What you need to do> Each line that includes the word "scene" counts once; give the total and nothing more.

+ + +

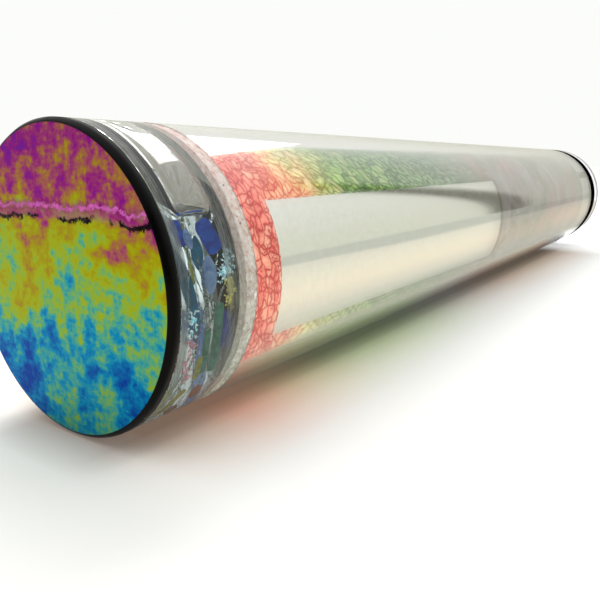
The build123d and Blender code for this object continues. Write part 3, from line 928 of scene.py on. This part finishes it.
floatingLook = {
    # the piece's name, its darker and lighter colour, milkiness, clearness, slot and edge rounding
    "cobalt_chips": ("cobaltGlass", (0, 48, 150), (16, 120, 232), 0.5, 0.3, "cobalt_glass", 0.3),
    "periwinkle_petals": ("periwinkleGlass", (90, 140, 200), (196, 222, 246), 0.6, 0.3, "periwinkle_glass", 0.28),
    "teal_petals": ("tealGlass", (0, 96, 140), (20, 170, 196), 0.55, 0.4, "teal_glass", 0.25),
    "green_rods": ("greenGlass", (4, 110, 96), (110, 190, 166), 0.5, 0.45, "green_glass", 0.3),
    "olive_strands": ("oliveGlass", (128, 126, 40), (206, 206, 100), 0.5, 0.5, "olive_glass", 0.15),
    "amber_drops": ("amberGlass", (110, 60, 30), (186, 130, 88), 0.4, 0.7, "amber_glass", 0.25),
}


def makeGlass():
    for node, (name, dark, light, opal, clear, slotName, soften) in floatingLook.items():
        shape = bmesh.new()
        shape.from_mesh(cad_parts[node].data)
        bmesh.ops.remove_doubles(shape, verts=shape.verts[:], dist=0.02 * mm)
        bmesh.ops.dissolve_limit(shape, angle_limit=radians(1), verts=shape.verts[:], edges=shape.edges[:])
        piece = pieceFrom(shape, name, [makeMaterial(name, artGlassShader, dark, light, opal, clear)])
        bevel = piece.modifiers.new("worn", "BEVEL")
        bevel.width = soften * mm
        bevel.segments = 3
        bevel.limit_method = "ANGLE"
        bevel.angle_limit = radians(25)
        bakePiece(piece)
        smoothMesh(piece.data, 40)
        dress(piece, "cell_contents", node)


strandLook = {
    # tangled clear threads: how many, thickness, and where they lie in the cell
    "count": 46, "thin": 0.22, "thick": 0.55, "twist": 5.0, "inner": 9.0, "outer": 21.0,
    # the two chains against the near wall: millimetres along the frame, degrees from the top and depth
    "chains": [(-147.6, -146.0, 76, 107, 1.0), (-142.9, -146.2, 89, 106, 1.4)], "lanes": 3,
}


def addRibbon(shape, points, width, thick, turns, spin):
    # a flat thread twisted along its path
    count = len(points)
    rings = []
    for k, point in enumerate(points):
        ahead = points[min(k + 1, count - 1)] - points[max(k - 1, 0)]
        ahead.normalize()
        side = ahead.cross(Vector((0.3, 0.2, 1))).normalized()
        other = ahead.cross(side)
        angle = spin + turns * 2 * pi * k / (count - 1)
        taper = 0.35 + 0.65 * sin(pi * min(1.0, (k + 0.6) / count))
        wide = (side * cos(angle) + other * sin(angle)) * width * 0.5 * taper
        deep = (other * cos(angle) - side * sin(angle)) * thick * 0.5 * taper
        rings.append([shape.verts.new(point + step) for step in (wide, deep, -wide, -deep)])
    for first, second in zip(rings, rings[1:]):
        joinRings(shape, first, second)
    shape.faces.new(rings[0])
    shape.faces.new(rings[-1])


def inLiquid(point, margin):
    # whether a place is under the air and clear of the walls
    reach = hypot(point.y, point.z - axisZ)
    clearOfEnds = liquidLow.x + margin < point.x < liquidHigh.x - margin
    return clearOfEnds and reach < liquidRadius - margin and point.z - axisZ < (bubbleLook["level"] - 0.6) * mm


def makeStrands(glass):
    chance = random.Random(27)
    shape = bmesh.new()
    made = 0
    while made < strandLook["count"]:
        angle = chance.uniform(50, 310)
        reach = chance.triangular(strandLook["inner"], strandLook["outer"], strandLook["outer"]) * mm
        x = chance.uniform(liquidLow.x + 1.0 * mm, liquidHigh.x - 1.0 * mm)
        sweep = chance.uniform(14, 46) * chance.choice((-1, 1))
        drift = chance.uniform(-3.5, 3.5) * mm
        sink = chance.uniform(0, 4) * mm
        seed = chance.uniform(0, 50)
        points = []
        for k in range(26):
            share = k / 25
            wobble = roughness(seed, share * 2.2, 0) * 1.2 * mm
            points.append(onBarrel(x + drift * share + wobble, reach - sink * share, angle + sweep * share))
        points = [point for point in points if inLiquid(point, 0.9 * mm)]
        if len(points) < 10:
            continue
        width = chance.uniform(strandLook["thin"], strandLook["thick"]) * mm * 1.6
        addRibbon(shape, points, width, width * 0.45, strandLook["twist"] * chance.uniform(0.5, 1.6), seed)
        made += 1
    for start, end, startAngle, endAngle, depth in strandLook["chains"]:
        for lane in range(strandLook["lanes"]):
            points = []
            for k in range(40):
                share = k / 39
                wobble = roughness(lane * 9.0 + startAngle, share * 7, 0) * 0.5 * mm
                x = (start + (end - start) * share) * mm + wobble
                points.append(onBarrel(x, liquidRadius - (depth + 0.35 * lane) * mm,
                                       startAngle + (endAngle - startAngle) * share + lane * 0.7))
            addRibbon(shape, points, 0.6 * mm, 0.26 * mm, 11 + lane, lane * 1.3)
    dress(pieceFrom(shape, "clearStrands", [glass], 30, True), "cell_contents", "clear_twists")


glitterLook = {
    # the piece's and the foil's name, two colours, and the chips' density, size, spread, seed and slot
    "dichroic_flakes": ("dichroicGlitter", "dichroicGlitterFoil", (96, 214, 232), (246, 252, 250),
                        9.0e6, 0.00028, 0.0007, 4, "dichroic_flake"),
    "yellow_flakes": ("yellowGlitter", "yellowGlitterFoil", (214, 196, 40), (250, 246, 150),
                      9.0e6, 0.00028, 0.0005, 9, "yellow_glass"),
    "rose_curls": ("roseShavings", "roseFoil", (150, 50, 80), (240, 200, 206),
                   3.0e6, 0.00032, 0.0006, 14, "rose_plastic"),
}


def randomVector(tree, low, high):
    return addNode("FunctionNodeRandomValue", {0: low, 1: high}, tree, data_type="FLOAT_VECTOR").outputs[0]


def scatterTree(name, finish):
    # small thin chips thrown over a source mesh, each turned its own way
    tree = bpy.data.node_groups.new(name, "GeometryNodeTree")
    for label, kind, way in (("Geometry", "NodeSocketGeometry", "INPUT"), ("Density", "NodeSocketFloat", "INPUT"),
                             ("Chip size", "NodeSocketFloat", "INPUT"), ("Spread", "NodeSocketFloat", "INPUT"),
                             ("Seed", "NodeSocketInt", "INPUT"), ("Geometry", "NodeSocketGeometry", "OUTPUT")):
        tree.interface.new_socket(name=label, in_out=way, socket_type=kind)
    given = addNode("NodeGroupInput", {}, tree).outputs
    points = addNode("GeometryNodeDistributePointsOnFaces",
                     {"Mesh": given["Geometry"], "Density": given["Density"], "Seed": given["Seed"]})
    jitter = randomVector(tree, (-1, -1, -1), (1, 1, 1))
    offset = shaderNode("VectorMath", {0: jitter, "Scale": given["Spread"]}, operation="SCALE")
    shifted = addNode("GeometryNodeSetPosition", {"Geometry": points.outputs["Points"], "Offset": offset})
    chip = addNode("GeometryNodeMeshCylinder", {"Vertices": 5, "Radius": 1.0, "Depth": 0.35}, tree)
    turn = randomVector(tree, (0, 0, 0), (6.28, 6.28, 6.28))
    size = randomVector(tree, (0.35, 0.35, 0.5), (1.2, 0.9, 1.0))
    size = shaderNode("VectorMath", {0: size, "Scale": given["Chip size"]}, operation="SCALE")
    placed = addNode("GeometryNodeInstanceOnPoints", {"Points": shifted.outputs[0], "Instance": chip.outputs["Mesh"],
                                                      "Rotation": turn, "Scale": size})
    real = addNode("GeometryNodeRealizeInstances", {0: placed.outputs[0]})
    look = addNode("GeometryNodeSetMaterial", {"Geometry": real.outputs[0], "Material": finish})
    addNode("NodeGroupOutput", {"Geometry": look.outputs[0]})
    return tree


def makeGlitter():
    for node, (name, foil, dark, light, density, size, shift, seed, slotName) in glitterLook.items():
        finish = makeMaterial(foil, glitterShader, dark, light)
        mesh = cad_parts[node].data.copy()
        mesh.materials.clear()
        piece = objectFrom(mesh, name, [finish])
        modifier = piece.modifiers.new("scatter", "NODES")
        modifier.node_group = scatterTree(name + "Scatter", finish)
        values = {"Density": density, "Chip size": size, "Spread": shift, "Seed": seed}
        for item in modifier.node_group.interface.items_tree:
            if item.in_out == "INPUT" and item.name in values:
                modifier[item.identifier] = values[item.name]
        bakePiece(piece)
        piece.data.name = name
        dress(piece, "cell_contents", node)


def buildAll():
    scene = bpy.context.scene
    scene.view_settings.view_transform = "Standard"
    scene.cycles.max_bounces = 24
    scene.cycles.transmission_bounces = 20
    scene.cycles.glossy_bounces = 12
    scene.cycles.transparent_max_bounces = 32
    makeCamera()
    makeStage()
    makeWorld()
    makeLight()
    print("stage, light and camera ready")
    acrylic = makeMaterial("clearAcrylic", clearShader, (252, 253, 252))
    wet = makeMaterial("wettedWall", wetShader)
    makeDisc([makeMaterial("interferenceCoating", coatingShader),
              makeMaterial("blackGlass", glossShader, (3, 3, 3), (11, 11, 12), 0.3, 0.07),
              makeMaterial("coatingBack", glossShader, (96, 99, 92), (150, 152, 140), 0.3)])
    hazy = makeMaterial("hazyBore", hazyShader)
    makeCellWalls(acrylic, wet, makeMaterial("turnedEdge", machinedShader), hazy)
    makeLiquid([makeMaterial("liquidWall", liquidWallShader),
                makeMaterial("thickLiquid", clearShader, (252, 253, 253), 1.47, 0.0),
                makeMaterial("paintedBubbleWall", bubbleWallShader)])
    glue = makeMaterial("glitterGlue", adhesiveShader)
    makeBead(glue)
    dressNode("fill_plug", hazy)
    print("object end ready")
    makeGlass()
    makeStrands(makeMaterial("clearStrandGlass", strandShader))
    makeGlitter()
    print("floating pieces ready")
    makeBarrel(acrylic, glue)
    makeFilm(makeMaterial("marbledFilm", filmShader), wet)
    makeLiner(makeMaterial("silveredLiner", linerShader))
    silver = makeMaterial("silveredGlass", mirrorShader)
    for node in ("mirror_top", "mirror_near", "mirror_far"):
        dressNode(node, silver)
    tape = makeMaterial("foilTape", foilShader)
    for node in ("seam_tape_near", "seam_tape_bottom", "seam_tape_far"):
        dressNode(node, tape)
    dressNode("mirror_pads", makeMaterial("whiteFoam", glossShader, (214, 214, 212), (236, 236, 234), 0.6))
    makeEyepiece(makeMaterial("blackCollar", glossShader, (3, 3, 4), (9, 9, 10), 0.5, 0.0),
                 makeMaterial("eyepieceAcrylic", clearShader, (222, 220, 234), 1.49, 1.0),
                 makeMaterial("lensGlass", clearShader, (253, 254, 254), 1.52, 0.1))
    print("barrel and eyepiece ready")


buildAll()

+ + +

Solution to the exercise> 7